- [GIVEN REQUEST]: Where does the string "OpenSCAD" appear in the records? Copy every line that contains it.

# START OF PROVIDED INFORMATION

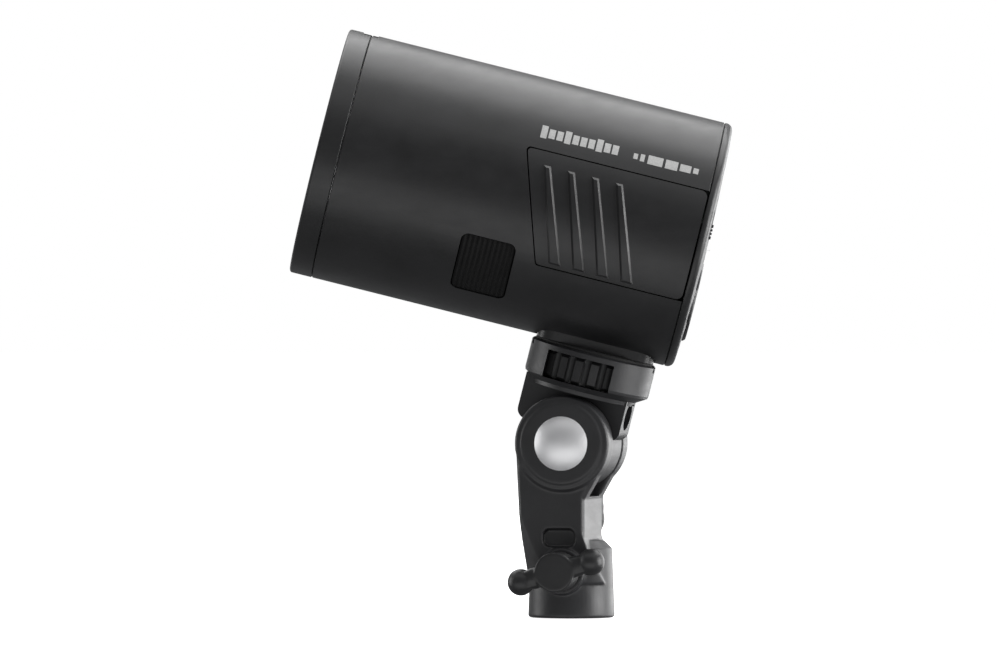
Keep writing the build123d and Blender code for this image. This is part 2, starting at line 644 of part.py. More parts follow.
def right_shell():
    half = one(casing_with_foot_seat() & slab(-10, COVER_SEAM, 0, 60, -60, 60))
    half += capacitor_ribs()
    for s, z in boss_places():
        post = rod_y(BOSS_POST, 0, 25, s, z) & rod_x(INNER + 0.5, 0, COVER_SEAM)
        half = half + post - rod_y(CASE_SCREW + 0.2, -1, 15, s, z) - rod_y(CASE_SCREW + 1.4, 14, 60, s, z)
    grow = PORT_GAP
    half -= sheet_xz(rounded_xz(PORT_FRONT - grow, PORT_FRONT + PORT_LENGTH + grow,
                                -PORT_HEIGHT / 2 - grow, PORT_HEIGHT / 2 + grow, 2.0), 20, 60)
    return one(cut_notch(half))


def casing_screws():
    """Screws that join the two casing halves, then those that hold the foot plate."""
    screws = []
    for s, z in boss_places():
        screws.append(one(rod_y(CASE_SCREW, -8.5, 14.1, s, z) + rod_y(CASE_SCREW + 1.1, 14, 15.8, s, z)
                          - slab(s - 1.2, s + 1.2, 15.0, 17, z - 0.3, z + 0.3)
                          - slab(s - 0.3, s + 0.3, 15.0, 17, z - 1.2, z + 1.2)))
    head = -HEAD_RADIUS + 0.3
    for x, y in foot_screw_places():
        screws.append(one(rod_z(CASE_SCREW, head, head + 4.9, x, y)
                          + rod_z(CASE_SCREW + 1.1, head, head + 1.3, x, y)))
    return Compound(children=screws)


def foot_plate():
    seat = FOOT_THICK - HEAD_RADIUS
    flat = foot_box(0, -HEAD_RADIUS, seat)
    wings = foot_box(0, seat - 0.01, seat + 1.4) - rod_x(HEAD_RADIUS, 0, HEAD_LENGTH)
    plate = flat + wings
    plate -= rod_z(INSERT_RADIUS, -HEAD_RADIUS - 5, 0, SCREW_FROM_FRONT)
    for x, y in foot_screw_places():
        plate -= rod_z(CASE_SCREW, -HEAD_RADIUS - 5, 0, x, y)
        plate -= rod_z(CASE_SCREW + 1.2, -HEAD_RADIUS - 5, -HEAD_RADIUS + 1.6, x, y)
    return one(plate)


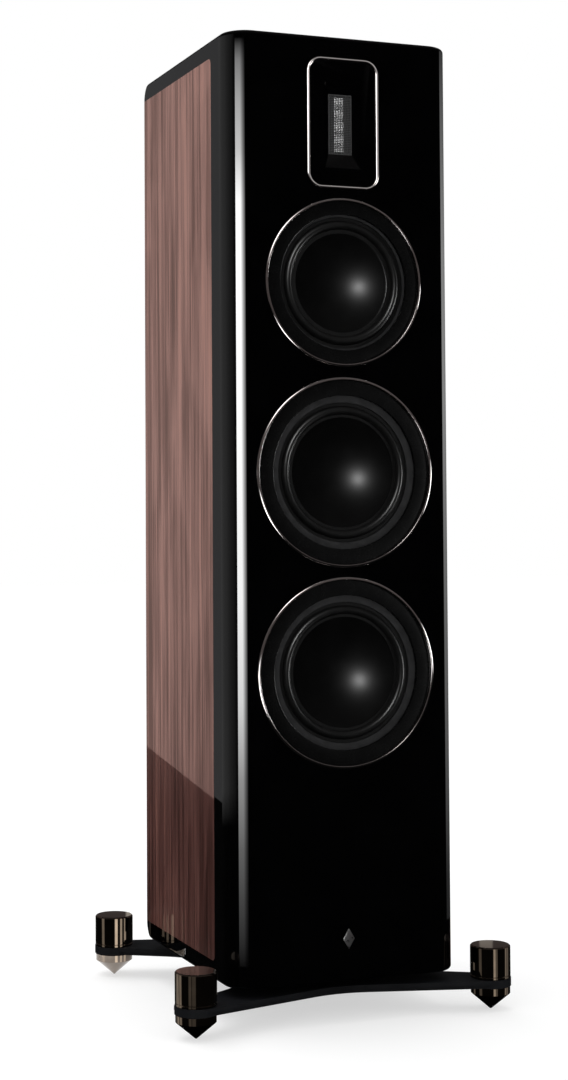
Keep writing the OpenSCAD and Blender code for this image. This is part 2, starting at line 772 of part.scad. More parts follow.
// knurled cap on the post
module post_cap(side) at_post(side) difference() {
  union() {
    rod(8, cap_skirt_z, 0);
    difference() {
      rod(9.5, 0, 18);
      for (i = [0:17]) rotate(i * 20) translate([10.3, 0, 0]) rod(1.3, -1, 19, $fn = 24);
    }
  }
  rod(4.05, -5, 16.3);
  rod(2.8, 10, 20);
}

module binding_post_cap_positive() color("red") post_cap(-1);
module binding_post_cap_negative() color("black") post_cap(1);
module binding_post_washer_positive() color("gold") post_washer(-1);
module binding_post_washer_negative() color("gold") post_washer(1);

// ---------- electrics ----------

standoff_h = 8;
board_z0 = inner_z0 + standoff_h;
board_z1 = board_z0 + 2;

module crossover_board() color("darkgreen") {
  box([-75, 75], [-70, 70], [board_z0, board_z1]);
  at_corners(68, 62) rod(4, inner_z0, board_z0);
}

// inductors, [x, y, outer radius, height]
INDUCTORS = [[-48, 42, 24, 26], [44, -40, 22, 22], [48, 44, 18, 18]];
capacitor_r = 9;

// wound inductors, film capacitors and resistors, all on the board
module crossover_parts() color("saddlebrown") translate([0, 0, board_z1]) {
  for (coil = INDUCTORS) translate([coil[0], coil[1], 0]) ring(9, coil[2], 0, coil[3]);
  for (i = [0:2]) translate([-64 + i * 4, -14 - i * 22, capacitor_r])
    rotate([0, 90, 0]) cylinder(r = capacitor_r, h = 42);
  for (i = [0:3]) translate([i * 11, 0, 0]) box([-20, -12], [8, 58], [0, 8]);
}

cable_r = 1.8;
elbow_r = 2.3;

// one length of cable, turned from +Z by angles, with a rounded elbow at its start
module cable_run(start, angles, length) translate(start) {
  sphere(elbow_r);
  rotate(angles) cylinder(r = cable_r, h = length);
}

// up from the crossover board at x, forward to end_d behind the front face,
// then across to end_x
module driver_cable(x, end_z, end_d, end_x) {
  riser_y = front_y + 222;
  end_y = front_y + end_d;
  translate([x, riser_y, 0]) rod(cable_r, board_z1, end_z);
  translate([x, riser_y, end_z]) sphere(elbow_r);
  cable_run([x, end_y, end_z], [-90, 0, 0], riser_y - end_y);
  cable_run([end_x, end_y, end_z], [0, 90, 0], x - end_x);
}

module internal_cables() color("crimson") {
  driver_cable(x = 68, end_z = lower_woofer_z + 12, end_d = 70, end_x = 60);
  driver_cable(x = 56, end_z = tweeter_z, end_d = 60, end_x = 20);
  driver_cable(x = -68, end_z = upper_woofer_z + 12, end_d = 70, end_x = -72);
  driver_cable(x = chamber_cable_x, end_z = midrange_z, end_d = 76, end_x = 50);
}

front_baffle();
cabinet_top();
cabinet_bottom();
cabinet_side_left();
cabinet_side_right();
cabinet_rear();
veneer_left();
veneer_right();
cabinet_braces();
midrange_chamber();
damping_wadding();
front_badge();
plinth();
plinth_spacers();
plinth_bolts();
foot_knob_front_left();
foot_knob_front_right();
foot_knob_rear_left();
foot_knob_rear_right();
foot_spike_front_left();
foot_spike_front_right();
foot_spike_rear_left();
foot_spike_rear_right();
tweeter_trim();
tweeter_faceplate();
tweeter_grille();
tweeter_ribbon();
tweeter_magnets();
tweeter_housing();
midrange_trim_ring();
midrange_basket();
midrange_surround();
midrange_cone();
midrange_voice_coil();
midrange_spider();
midrange_motor();
woofer_trim_rings();
woofer_baskets();
woofer_motors();
driver_bezels();
upper_woofer_cone();
upper_woofer_surround();
upper_woofer_voice_coil();
upper_woofer_spider();
lower_woofer_cone();
lower_woofer_surround();
lower_woofer_voice_coil();
lower_woofer_spider();
mounting_screws();
reflex_ports();
terminal_plate();
binding_post_stems();
binding_post_cap_positive();
binding_post_cap_negative();
binding_post_washer_positive();
binding_post_washer_negative();
crossover_board();
crossover_parts();
internal_cables();
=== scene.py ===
"""Floor-standing loudspeaker with two woofers, a midrange and a ribbon tweeter, in a studio.

It stands on the floor at z = 0 and faces -Y; its left side is at -X. Pieces are worked out
in millimetres and become metres in raw_mesh; the studio is laid out in metres.
"""

import bpy
import bmesh
import random
from contextlib import contextmanager
from math import atan2, copysign, cos, hypot, pi, radians, sin, sqrt, tan
from types import SimpleNamespace
from mathutils import Matrix, Vector
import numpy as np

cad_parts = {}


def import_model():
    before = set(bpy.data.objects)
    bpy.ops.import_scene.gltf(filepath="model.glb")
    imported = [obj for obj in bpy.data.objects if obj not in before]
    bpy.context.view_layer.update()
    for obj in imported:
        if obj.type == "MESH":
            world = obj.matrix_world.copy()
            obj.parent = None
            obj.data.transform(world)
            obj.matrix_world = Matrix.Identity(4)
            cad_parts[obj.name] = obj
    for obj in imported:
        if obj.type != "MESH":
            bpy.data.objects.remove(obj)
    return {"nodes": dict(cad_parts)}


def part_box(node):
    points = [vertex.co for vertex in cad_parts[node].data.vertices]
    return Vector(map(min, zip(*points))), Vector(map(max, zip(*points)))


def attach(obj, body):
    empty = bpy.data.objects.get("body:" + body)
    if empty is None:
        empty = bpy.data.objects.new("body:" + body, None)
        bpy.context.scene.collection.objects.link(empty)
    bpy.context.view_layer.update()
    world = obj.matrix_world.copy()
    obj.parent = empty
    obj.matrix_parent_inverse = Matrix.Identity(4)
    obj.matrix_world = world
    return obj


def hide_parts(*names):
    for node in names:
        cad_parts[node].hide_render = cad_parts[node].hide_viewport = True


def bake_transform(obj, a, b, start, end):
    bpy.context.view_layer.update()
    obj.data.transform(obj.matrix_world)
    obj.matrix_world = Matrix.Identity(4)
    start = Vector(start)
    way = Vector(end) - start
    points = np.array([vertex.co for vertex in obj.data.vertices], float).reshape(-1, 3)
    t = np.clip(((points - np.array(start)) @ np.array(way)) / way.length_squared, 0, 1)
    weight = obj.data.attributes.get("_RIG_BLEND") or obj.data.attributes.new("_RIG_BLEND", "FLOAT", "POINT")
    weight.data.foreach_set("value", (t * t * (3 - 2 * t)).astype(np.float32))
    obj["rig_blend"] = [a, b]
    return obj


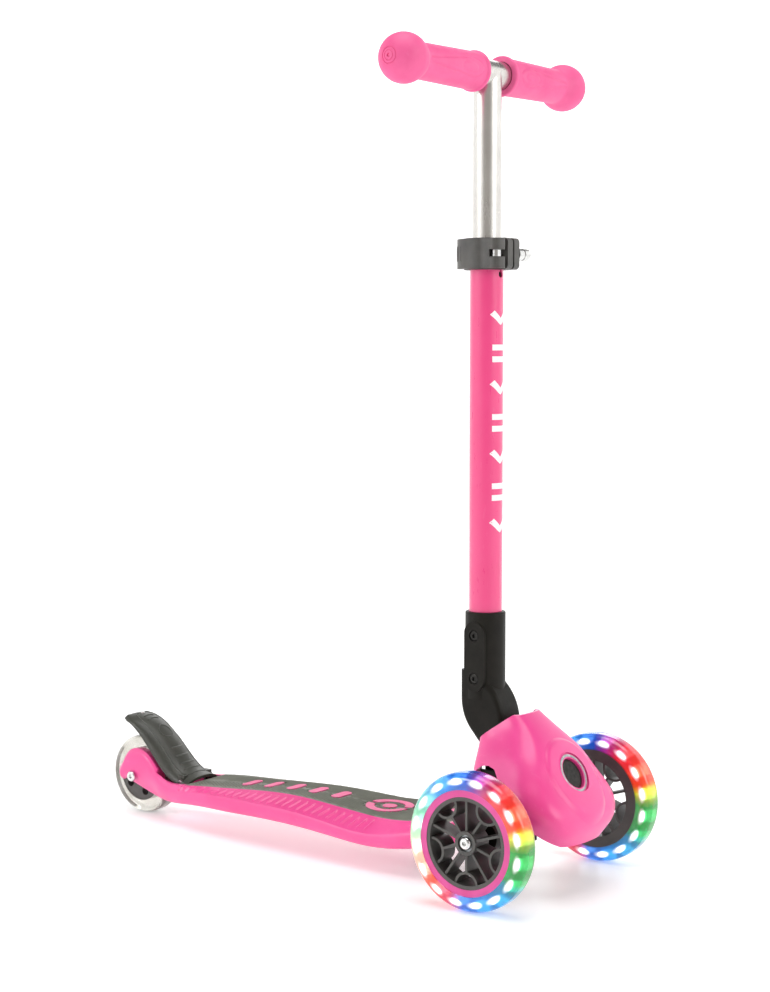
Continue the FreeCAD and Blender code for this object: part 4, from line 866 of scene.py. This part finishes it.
paper = bpy.data.materials.new("mattPaper")
paper.use_nodes = True
paperTree = paper.node_tree
paperShader = paperTree.nodes["Principled BSDF"]
paperShader.inputs["Roughness"].default_value = 0.38
paperShader.inputs["Specular IOR Level"].default_value = 0.25
paperShader.inputs["Emission Color"].default_value = (1, 1, 1, 1)
# the walls shine softly, more above the floor than on it, and the side that faces the camera carries painted shade: a
# greyer colour and a weaker shine
spot = addNode(paperTree, "ShaderNodeTexCoord").outputs["Object"]
heights = addNode(paperTree, "ShaderNodeSeparateXYZ", links={"Vector": spot})
rise = addNode(paperTree, "ShaderNodeMapRange",
               values={"From Min": 0.02, "From Max": 0.9, "To Min": studio["floorShine"],
                                                       "To Max": studio["wallShine"]},
                                                       links={"Value": heights.outputs["Z"]})
quarter = addNode(paperTree, "ShaderNodeVectorMath", {"operation": "DOT_PRODUCT"}, links={0: spot})
quarter.inputs[1].default_value = (0.593 / studio["radius"], -0.8015 / studio["radius"], 0)
# painted shade: on the side that faces the camera the wall's shine drops to 0.12 of its height value
cameraSideShade = addNode(paperTree, "ShaderNodeMapRange", {"interpolation_type": "SMOOTHSTEP"},
                  values={"From Min": 0.62, "From Max": 0.90, "To Min": 1.0, "To Max": 0.12},
                  links={"Value": quarter.outputs["Value"]})
shine = addNode(paperTree, "ShaderNodeMath", {"operation": "MULTIPLY"},
                links={0: rise.outputs["Result"], 1: cameraSideShade.outputs["Result"]})
# painted shade in the colour: the paper greys on the side that faces the camera
tone = addNode(paperTree, "ShaderNodeValToRGB", links={"Fac": cameraSideShade.outputs["Result"]})
setRamp(tone, [(0.12, "#B6B1AC"), (1.0, "#F6F6F6")])
paperTree.links.new(tone.outputs["Color"], paperShader.inputs["Base Color"])
paperTree.links.new(shine.outputs["Value"], paperShader.inputs["Emission Strength"])
bowl.data.materials.append(paper)

world = bpy.data.worlds.new("paleRoom")
world.use_nodes = True
world.node_tree.nodes["Background"].inputs["Color"].default_value = (1, 1, 1, 1)
world.node_tree.nodes["Background"].inputs["Strength"].default_value = 0.22
bpy.context.scene.world = world

lights = {
    "overhead": {"place": (0.2, -0.2, 3.2), "size": 2.4, "power": 50},
    "leftSoft": {"place": (-1.6, -2.6, 1.6), "size": 1.2, "power": 25},
    "rightSoft": {"place": (2.7, 0.3, 1.5), "size": 1.4, "power": 17},
    "backSoft": {"place": (-1.4, 2.6, 1.8), "size": 1.8, "power": 12}}
for name, light in lights.items():
    data = bpy.data.lights.new(name, "AREA")
    data.shape = "DISK"
    data.size = light["size"]
    data.energy = light["power"]
    lamp = bpy.data.objects.new(name, data)
    bpy.context.scene.collection.objects.link(lamp)
    lamp.location = light["place"]
    lamp.rotation_euler = (Vector((0.05, 0, 0.3)) - Vector(light["place"])).to_track_quat("-Z", "Y").to_euler()

view = {"place": Vector((1.16895, -1.5021, 0.4870)), "right": Vector((0.8039, 0.5948, 0.0)),
        "back": Vector((0.5930, -0.8015, 0.0774)), "lens": 72.60}
cameraData = bpy.data.cameras.new("view")
cameraData.lens = view["lens"]
cameraData.sensor_width = 36.0
cameraData.clip_end = 40.0
camera = bpy.data.objects.new("view", cameraData)
bpy.context.scene.collection.objects.link(camera)
up = view["back"].cross(view["right"]).normalized()
turn = Matrix((view["right"], up, view["back"])).transposed().to_4x4()
camera.matrix_world = Matrix.Translation(view["place"]) @ turn
bpy.context.scene.camera = camera
bpy.context.scene.view_settings.view_transform = "Standard"
print("studio set")

dropSelection()
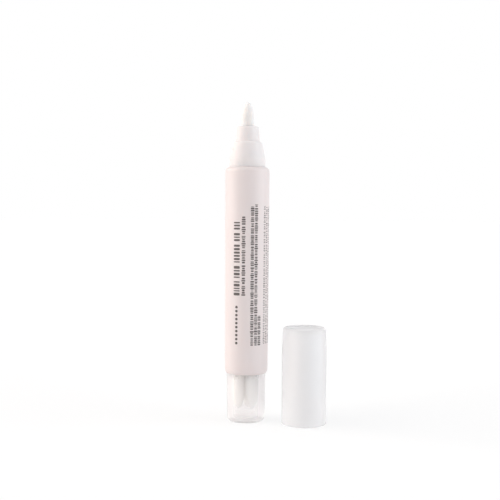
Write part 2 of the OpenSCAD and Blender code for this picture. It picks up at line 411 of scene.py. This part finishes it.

# END OF PROVIDED INFORMATION

- [ANSWER TO THIS EXERCISE]:
Keep writing the OpenSCAD and Blender code for this image. This is part 2, starting at line 772 of part.scad. More parts follow.
Write part 2 of the OpenSCAD and Blender code for this picture. It picks up at line 411 of scene.py. This part finishes it.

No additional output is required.